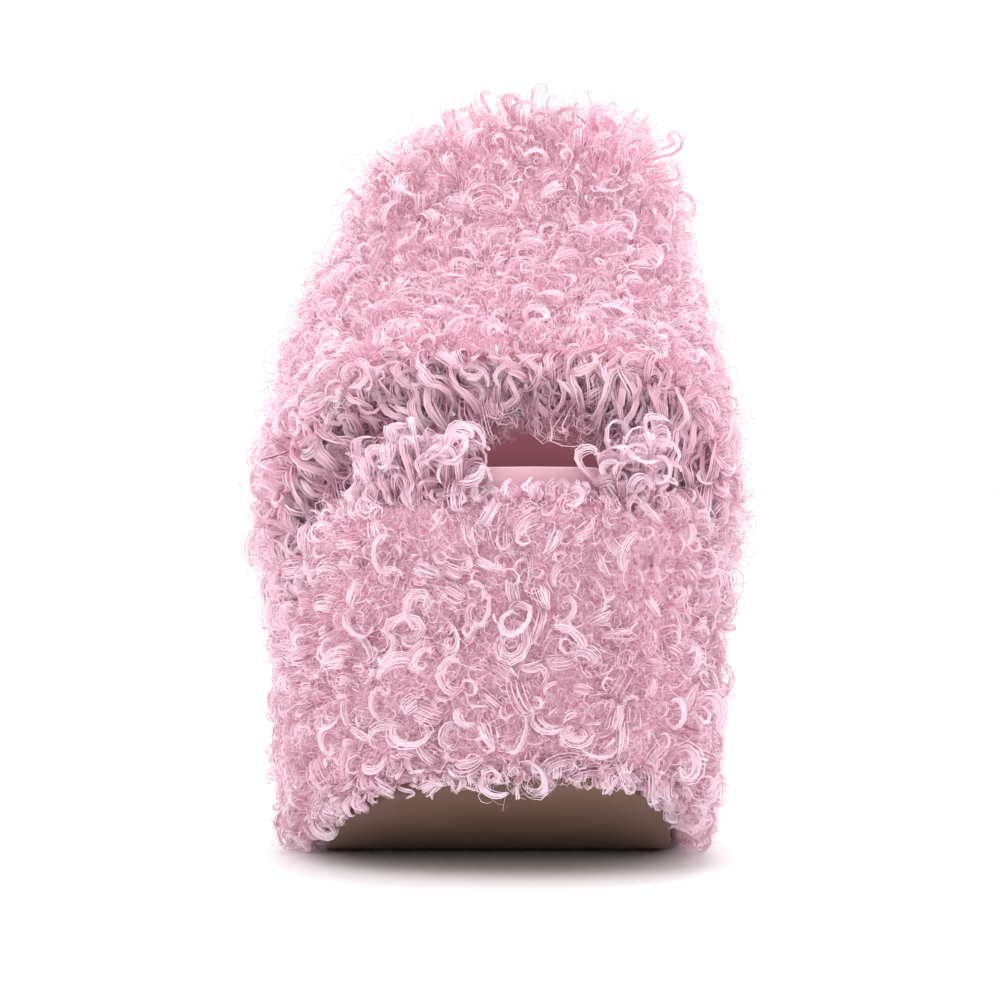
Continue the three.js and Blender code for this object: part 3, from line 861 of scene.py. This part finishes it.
# The soft footbed: foam and sock cover as one cushion that crowns between its glued edges.
def addFootbed():
    piece = copyOfNode("footbed_foam", "footbed_cushion")
    cover = copyOfNode("sock_cover", "footbedCoverCopy")
    makeActive(piece)
    cover.select_set(True)
    bpy.ops.object.join()
    applyModifier(piece, "REMESH", mode="VOXEL", voxel_size=pad["voxelSize"])
    start = np.array([v.co[:] for v in piece.data.vertices])
    glued = piece.vertex_groups.new(name="glued")
    for vertex in piece.data.vertices:
        if vertex.normal.z < 0.75:
            glued.add([vertex.index], 1.0, "REPLACE")
    makeActive(piece)
    cloth = piece.modifiers.new("Cloth", "CLOTH")
    cloth.settings.use_pressure = True
    cloth.settings.uniform_pressure_force = pad["pressure"]
    cloth.settings.effector_weights.gravity = 0
    cloth.settings.vertex_group_mass = "glued"
    cloth.point_cache.frame_end = pad["frames"]
    for frameNumber in range(1, pad["frames"] + 1):
        bpy.context.scene.frame_set(frameNumber)
    bpy.ops.object.modifier_apply(modifier=cloth.name)
    bpy.context.scene.frame_set(1)
    moved = np.array([v.co[:] for v in piece.data.vertices]) - start
    far = np.linalg.norm(moved, axis=1, keepdims=True)
    held = start + moved * np.minimum(1, pad["riseLimit"] / np.maximum(far, 1e-9))
    piece.data.vertices.foreach_set("co", held.ravel())
    applyModifier(piece, "SMOOTH", factor=0.5, iterations=4)
    applyModifier(piece, "SUBSURF", levels=1, render_levels=1)
    bpy.ops.object.shade_smooth()
    piece.data.materials.clear()
    # The cushion takes the dark wine microsuede: painted shade inside the toe tunnel.
    piece.data.materials.append(materials["paintedShadeMicrosuede"])
    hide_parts("footbed_foam", "sock_cover")
    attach(piece, "root")
    return piece


# The sock cover's upper edge as a closed loop of points, in order round the sole.
def footbedLoop():
    tops = {}
    for vertex in nodes["sock_cover"].data.vertices:
        key = (round(vertex.co.x / (0.1 * mm)), round(vertex.co.y / (0.1 * mm)))
        if key not in tops or vertex.co.z > tops[key].z:
            tops[key] = vertex.co.copy()
    return sorted(tops.values(), key=lambda place: math.atan2(place.y, place.x))


stitch = {
    "pitch": 4.2 * mm,
    "length": 3.0 * mm,
    "thickness": 0.55 * mm,
    "proud": 0.1 * mm,
    "castFrom": 0.3,  # above the whole slipper
}


def addStitches(name, places, directions):
    bpy.ops.mesh.primitive_uv_sphere_add(segments=6, ring_count=4, radius=0.5, location=(0, 0, 0))
    bead = bpy.context.object
    size = [stitch["thickness"], stitch["thickness"], stitch["length"]]
    shape = np.array([v.co[:] for v in bead.data.vertices]) * size
    faces = [list(face.vertices) for face in bead.data.polygons]
    bpy.data.objects.remove(bead)
    points, allFaces = [], []
    for place, direction in zip(places, directions):
        turn = np.array(Vector(direction).to_track_quat("Z", "Y").to_matrix())
        allFaces += [[len(points) + k for k in face] for face in faces]
        points += [tuple(point) for point in shape @ turn.T + place]
    mesh = bpy.data.meshes.new(name)
    mesh.from_pydata(points, [], allFaces)
    mesh.polygons.foreach_set("use_smooth", [True] * len(mesh.polygons))
    mesh.materials.append(materials["sewingThread"])
    piece = bpy.data.objects.new(name, mesh)
    bpy.context.scene.collection.objects.link(piece)
    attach(piece, "root")


# Points at an equal pitch along a closed loop, with the loop's direction at each.
def alongLoop(loop, pitch):
    places = np.array([point[:] for point in loop])
    steps = np.roll(places, -1, axis=0) - places
    lengths = np.linalg.norm(steps, axis=1)
    marks = np.concatenate([[0], np.cumsum(lengths)])
    total = marks[-1]
    count = round(total / pitch)
    at = (np.arange(count) + 0.5) * total / count
    closed = np.vstack([places, places[:1]])

    def pointsAt(distances):
        return np.stack([np.interp(distances, marks, closed[:, k]) for k in range(3)], axis=1)

    spots = pointsAt(at)
    return spots, unit(pointsAt((at + 0.2 * pitch) % total) - spots)


def addFootbedStitching(cushion):
    surface = treeOf([cushion])
    spots, directions = alongLoop(footbedLoop(), stitch["pitch"])
    inward = np.cross([0, 0, 1], directions)
    spots += inward * pad["stitchInset"]
    for spot in spots:
        above = Vector((spot[0], spot[1], stitch["castFrom"]))
        hit = surface.ray_cast(above, Vector((0, 0, -1)))[0]
        if hit is not None:
            spot[2] = hit.z + stitch["proud"]
    addStitches("footbed_stitching", spots, directions)


trim = {
    "soleRound": 0.5 * mm,
    "randRound": 0.45 * mm,
    "foldRound": 0.6 * mm,
    "liningFacet": 5 * mm,
}


def addTrim():
    outsole = copyAs("outsole", "outsole_moulded", "outsoleRubber")
    roundEdges(outsole, trim["soleRound"])
    rand = copyAs("footbed_rand", "footbed_rand_cloth", "paleMicrosuede")
    roundEdges(rand, trim["randRound"], 50)
    for end in ("toe", "throat"):
        binding = copyAs(f"{end}_edge_binding", f"{end}_binding_fold", "paleMicrosuede")
        applyModifier(
            binding, "BEVEL", width=trim["foldRound"], segments=3, limit_method="ANGLE", angle_limit=1.0
        )
        applyModifier(binding, "SUBSURF", levels=1, render_levels=1)
        bpy.ops.object.shade_smooth()
    # Dark rose lining: painted shade inside the vamp.
    lining = copyAs("vamp_lining", "vamp_lining_cloth", "paintedShadeLining")
    splitLongEdges(lining, trim["liningFacet"])
    applyModifier(lining, "SMOOTH", factor=0.4, iterations=3)
    bpy.ops.object.shade_smooth()
    print("trim done")


buildStudio()
fibreMaterial = makeFibreMaterial()
woolMaterial = makeWoolMaterial()
groups = {"fineGrain": makeGrainGroup(), "clothWeave": makeWeaveGroup()}
materials = {name: makeFinish(name) for name in finishes}
for nodeName, node in nodes.items():
    node.data.materials.clear()
    if nodeName in fleeceNodes:
        node.data.materials.append(woolMaterial)
    else:
        node.data.materials.append(materials[nodeFinishes.get(nodeName, "foamCells")])

addTrim()
cushion = addFootbed()
addFootbedStitching(cushion)
print("footbed done")

combed = {}
core = treeOf([nodes[name] for name in coreNodes])
undercoats = [addUndercoat(name, core) for name in fleeceNodes]
print("undercoats", sum(len(piece.data.polygons) for piece in undercoats))
addLocks(undercoats, bigLocks)
addLocks(undercoats, smallLocks)
addFringe(undercoats[2])
addToeCurls(undercoats[0])
addThroatCurls(undercoats[2])
addFuzz(undercoats, fuzz)
addFuzz(undercoats, wisps)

::::::::::

_What this task involves_
Output the full listing without altering anything.

_Response to the task_
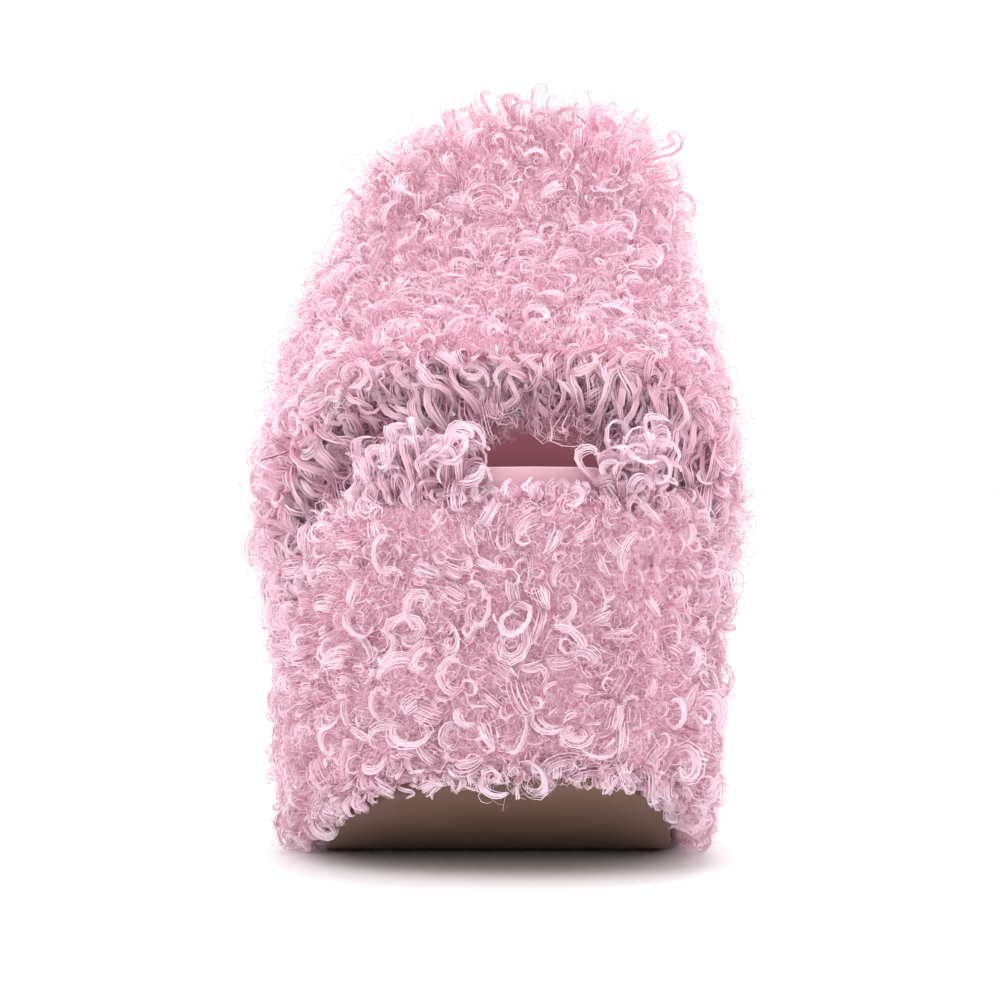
Continue the three.js and Blender code for this object: part 3, from line 861 of scene.py. This part finishes it.
# The soft footbed: foam and sock cover as one cushion that crowns between its glued edges.
def addFootbed():
    piece = copyOfNode("footbed_foam", "footbed_cushion")
    cover = copyOfNode("sock_cover", "footbedCoverCopy")
    makeActive(piece)
    cover.select_set(True)
    bpy.ops.object.join()
    applyModifier(piece, "REMESH", mode="VOXEL", voxel_size=pad["voxelSize"])
    start = np.array([v.co[:] for v in piece.data.vertices])
    glued = piece.vertex_groups.new(name="glued")
    for vertex in piece.data.vertices:
        if vertex.normal.z < 0.75:
            glued.add([vertex.index], 1.0, "REPLACE")
    makeActive(piece)
    cloth = piece.modifiers.new("Cloth", "CLOTH")
    cloth.settings.use_pressure = True
    cloth.settings.uniform_pressure_force = pad["pressure"]
    cloth.settings.effector_weights.gravity = 0
    cloth.settings.vertex_group_mass = "glued"
    cloth.point_cache.frame_end = pad["frames"]
    for frameNumber in range(1, pad["frames"] + 1):
        bpy.context.scene.frame_set(frameNumber)
    bpy.ops.object.modifier_apply(modifier=cloth.name)
    bpy.context.scene.frame_set(1)
    moved = np.array([v.co[:] for v in piece.data.vertices]) - start
    far = np.linalg.norm(moved, axis=1, keepdims=True)
    held = start + moved * np.minimum(1, pad["riseLimit"] / np.maximum(far, 1e-9))
    piece.data.vertices.foreach_set("co", held.ravel())
    applyModifier(piece, "SMOOTH", factor=0.5, iterations=4)
    applyModifier(piece, "SUBSURF", levels=1, render_levels=1)
    bpy.ops.object.shade_smooth()
    piece.data.materials.clear()
    # The cushion takes the dark wine microsuede: painted shade inside the toe tunnel.
    piece.data.materials.append(materials["paintedShadeMicrosuede"])
    hide_parts("footbed_foam", "sock_cover")
    attach(piece, "root")
    return piece


# The sock cover's upper edge as a closed loop of points, in order round the sole.
def footbedLoop():
    tops = {}
    for vertex in nodes["sock_cover"].data.vertices:
        key = (round(vertex.co.x / (0.1 * mm)), round(vertex.co.y / (0.1 * mm)))
        if key not in tops or vertex.co.z > tops[key].z:
            tops[key] = vertex.co.copy()
    return sorted(tops.values(), key=lambda place: math.atan2(place.y, place.x))


stitch = {
    "pitch": 4.2 * mm,
    "length": 3.0 * mm,
    "thickness": 0.55 * mm,
    "proud": 0.1 * mm,
    "castFrom": 0.3,  # above the whole slipper
}


def addStitches(name, places, directions):
    bpy.ops.mesh.primitive_uv_sphere_add(segments=6, ring_count=4, radius=0.5, location=(0, 0, 0))
    bead = bpy.context.object
    size = [stitch["thickness"], stitch["thickness"], stitch["length"]]
    shape = np.array([v.co[:] for v in bead.data.vertices]) * size
    faces = [list(face.vertices) for face in bead.data.polygons]
    bpy.data.objects.remove(bead)
    points, allFaces = [], []
    for place, direction in zip(places, directions):
        turn = np.array(Vector(direction).to_track_quat("Z", "Y").to_matrix())
        allFaces += [[len(points) + k for k in face] for face in faces]
        points += [tuple(point) for point in shape @ turn.T + place]
    mesh = bpy.data.meshes.new(name)
    mesh.from_pydata(points, [], allFaces)
    mesh.polygons.foreach_set("use_smooth", [True] * len(mesh.polygons))
    mesh.materials.append(materials["sewingThread"])
    piece = bpy.data.objects.new(name, mesh)
    bpy.context.scene.collection.objects.link(piece)
    attach(piece, "root")


# Points at an equal pitch along a closed loop, with the loop's direction at each.
def alongLoop(loop, pitch):
    places = np.array([point[:] for point in loop])
    steps = np.roll(places, -1, axis=0) - places
    lengths = np.linalg.norm(steps, axis=1)
    marks = np.concatenate([[0], np.cumsum(lengths)])
    total = marks[-1]
    count = round(total / pitch)
    at = (np.arange(count) + 0.5) * total / count
    closed = np.vstack([places, places[:1]])

    def pointsAt(distances):
        return np.stack([np.interp(distances, marks, closed[:, k]) for k in range(3)], axis=1)

    spots = pointsAt(at)
    return spots, unit(pointsAt((at + 0.2 * pitch) % total) - spots)


def addFootbedStitching(cushion):
    surface = treeOf([cushion])
    spots, directions = alongLoop(footbedLoop(), stitch["pitch"])
    inward = np.cross([0, 0, 1], directions)
    spots += inward * pad["stitchInset"]
    for spot in spots:
        above = Vector((spot[0], spot[1], stitch["castFrom"]))
        hit = surface.ray_cast(above, Vector((0, 0, -1)))[0]
        if hit is not None:
            spot[2] = hit.z + stitch["proud"]
    addStitches("footbed_stitching", spots, directions)


trim = {
    "soleRound": 0.5 * mm,
    "randRound": 0.45 * mm,
    "foldRound": 0.6 * mm,
    "liningFacet": 5 * mm,
}


def addTrim():
    outsole = copyAs("outsole", "outsole_moulded", "outsoleRubber")
    roundEdges(outsole, trim["soleRound"])
    rand = copyAs("footbed_rand", "footbed_rand_cloth", "paleMicrosuede")
    roundEdges(rand, trim["randRound"], 50)
    for end in ("toe", "throat"):
        binding = copyAs(f"{end}_edge_binding", f"{end}_binding_fold", "paleMicrosuede")
        applyModifier(
            binding, "BEVEL", width=trim["foldRound"], segments=3, limit_method="ANGLE", angle_limit=1.0
        )
        applyModifier(binding, "SUBSURF", levels=1, render_levels=1)
        bpy.ops.object.shade_smooth()
    # Dark rose lining: painted shade inside the vamp.
    lining = copyAs("vamp_lining", "vamp_lining_cloth", "paintedShadeLining")
    splitLongEdges(lining, trim["liningFacet"])
    applyModifier(lining, "SMOOTH", factor=0.4, iterations=3)
    bpy.ops.object.shade_smooth()
    print("trim done")


buildStudio()
fibreMaterial = makeFibreMaterial()
woolMaterial = makeWoolMaterial()
groups = {"fineGrain": makeGrainGroup(), "clothWeave": makeWeaveGroup()}
materials = {name: makeFinish(name) for name in finishes}
for nodeName, node in nodes.items():
    node.data.materials.clear()
    if nodeName in fleeceNodes:
        node.data.materials.append(woolMaterial)
    else:
        node.data.materials.append(materials[nodeFinishes.get(nodeName, "foamCells")])

addTrim()
cushion = addFootbed()
addFootbedStitching(cushion)
print("footbed done")

combed = {}
core = treeOf([nodes[name] for name in coreNodes])
undercoats = [addUndercoat(name, core) for name in fleeceNodes]
print("undercoats", sum(len(piece.data.polygons) for piece in undercoats))
addLocks(undercoats, bigLocks)
addLocks(undercoats, smallLocks)
addFringe(undercoats[2])
addToeCurls(undercoats[0])
addThroatCurls(undercoats[2])
addFuzz(undercoats, fuzz)
addFuzz(undercoats, wisps)